I am more sure of this set up personally than professionally. I've thought about telling myself to try another kind of professional role for a while: One that's clear and defined and has a low risk of changing. Maybe that would enable me to accomplish more. Maybe not.


nov 18 2014

It's really hard to be honest on the internet.

I am going to use this as a place to be honest.


oct 4 2014

This is the first time I've ever put something I made on the internet!

Like with going anyplace, I learned a lot just by getting here. Here are some things I understand better now:

  1. Why people felt so comfortable on the web, back when it was all like this. It is so quiet here.
  2. How much ownership matters. Here, I'm an owner. But in most other places, I only rent. This leaves me at the mercy of mostly benevolent (but occasionally grouchy) internet landlords who, like their real world counterparts, don't take very kindly to painting the walls.
  3. What hit counters are for. I know lots of people could find this, but I trust that most of them won't. Am I wrong? Is everyone here, but I just can't see them because the house lights are down?

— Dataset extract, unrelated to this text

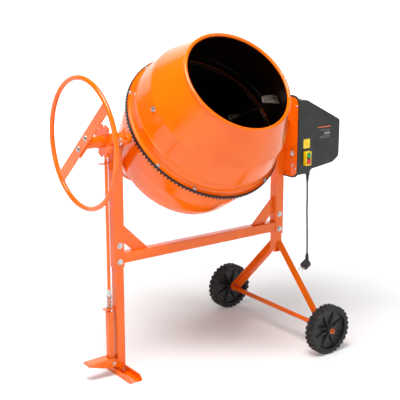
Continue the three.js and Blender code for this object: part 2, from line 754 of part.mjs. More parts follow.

Hello?
  4. How you'd want to share the web and the places you create there with everyone and no one at the same time. This often gets conflated with issues of community, but I sense that it goes much deeper than that. The impulse is very territorial and, in a way, colonial.
  5. That your computer's Terminal, like your city's, is built to take you places. (Like Paul's little server.) Somehow that idea had never occurred to me, although it now seems obvious. Metaphors!

Coincidentally, this is also the first time I've put writing on the internet in (too) many months. (See, that wasn't so hard, now was it?)